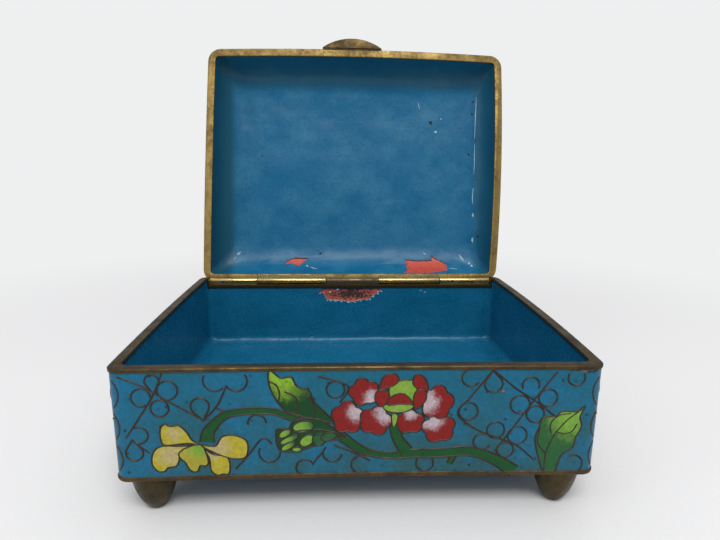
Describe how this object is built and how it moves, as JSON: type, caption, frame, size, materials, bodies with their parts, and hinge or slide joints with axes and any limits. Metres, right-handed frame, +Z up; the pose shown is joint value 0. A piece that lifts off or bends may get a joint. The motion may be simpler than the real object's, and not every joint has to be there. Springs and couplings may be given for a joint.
{
  "type": "hinged box",
  "caption": "Shallow rectangular enamelled box with a hinged domed lid standing open, a brass rim round each edge, a thumb tab and four domed feet.",
  "frame": {"origin": "middle of the whole object's footprint as it stands open, at the height of the surface under its feet", "axes": "+Z up, +X to the right seen from the front, +Y from the front of the box to its hinge"},
  "size_m": [0.1186, 0.1204, 0.1294],
  "materials": {
    "outer_enamel": "polished turquoise enamel with inlaid copper wire",
    "dull_brass": "dulled, brown, rubbed bright on the edges",
    "pale_brass": "satin, with brown tarnish",
    "old_brass": "dark olive brown tarnish"
  },
  "bodies": {
    "box": {"box_body": "outer_enamel", "body_rim": "dull_brass", "base_band": "dull_brass", "foot_front_left": "old_brass", "foot_front_right": "old_brass", "foot_back_left": "old_brass", "foot_back_right": "old_brass", "hinge_pin": "pale_brass", "hinge_knuckle_1": "pale_brass", "hinge_knuckle_3": "pale_brass", "hinge_knuckle_5": "pale_brass"},
    "lid": {"lid_body": "outer_enamel", "lid_rim": "pale_brass", "thumb_tab": "pale_brass", "hinge_knuckle_2": "pale_brass", "hinge_knuckle_4": "pale_brass"}
  },
  "joints": [
    {"name": "lid_hinge", "type": "hinge", "parent": "box", "child": "lid", "pos_m": [-0.00086, 0.02831, 0.03715], "axis": [1, 0, 0], "range_deg": [0, 102.3]}
  ]
}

---+---

What the task requires: Extract the data in full. Keep it word for word.

Complete response:
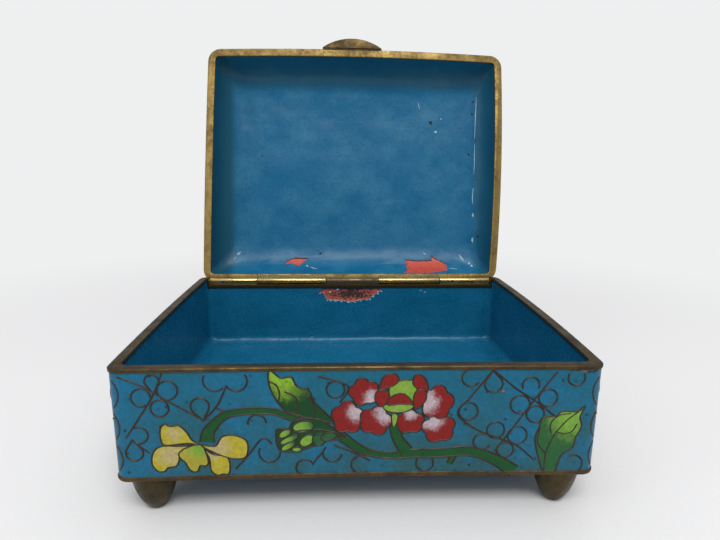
Describe how this object is built and how it moves, as JSON: type, caption, frame, size, materials, bodies with their parts, and hinge or slide joints with axes and any limits. Metres, right-handed frame, +Z up; the pose shown is joint value 0. A piece that lifts off or bends may get a joint. The motion may be simpler than the real object's, and not every joint has to be there. Springs and couplings may be given for a joint.
{
  "type": "hinged box",
  "caption": "Shallow rectangular enamelled box with a hinged domed lid standing open, a brass rim round each edge, a thumb tab and four domed feet.",
  "frame": {"origin": "middle of the whole object's footprint as it stands open, at the height of the surface under its feet", "axes": "+Z up, +X to the right seen from the front, +Y from the front of the box to its hinge"},
  "size_m": [0.1186, 0.1204, 0.1294],
  "materials": {
    "outer_enamel": "polished turquoise enamel with inlaid copper wire",
    "dull_brass": "dulled, brown, rubbed bright on the edges",
    "pale_brass": "satin, with brown tarnish",
    "old_brass": "dark olive brown tarnish"
  },
  "bodies": {
    "box": {"box_body": "outer_enamel", "body_rim": "dull_brass", "base_band": "dull_brass", "foot_front_left": "old_brass", "foot_front_right": "old_brass", "foot_back_left": "old_brass", "foot_back_right": "old_brass", "hinge_pin": "pale_brass", "hinge_knuckle_1": "pale_brass", "hinge_knuckle_3": "pale_brass", "hinge_knuckle_5": "pale_brass"},
    "lid": {"lid_body": "outer_enamel", "lid_rim": "pale_brass", "thumb_tab": "pale_brass", "hinge_knuckle_2": "pale_brass", "hinge_knuckle_4": "pale_brass"}
  },
  "joints": [
    {"name": "lid_hinge", "type": "hinge", "parent": "box", "child": "lid", "pos_m": [-0.00086, 0.02831, 0.03715], "axis": [1, 0, 0], "range_deg": [0, 102.3]}
  ]
}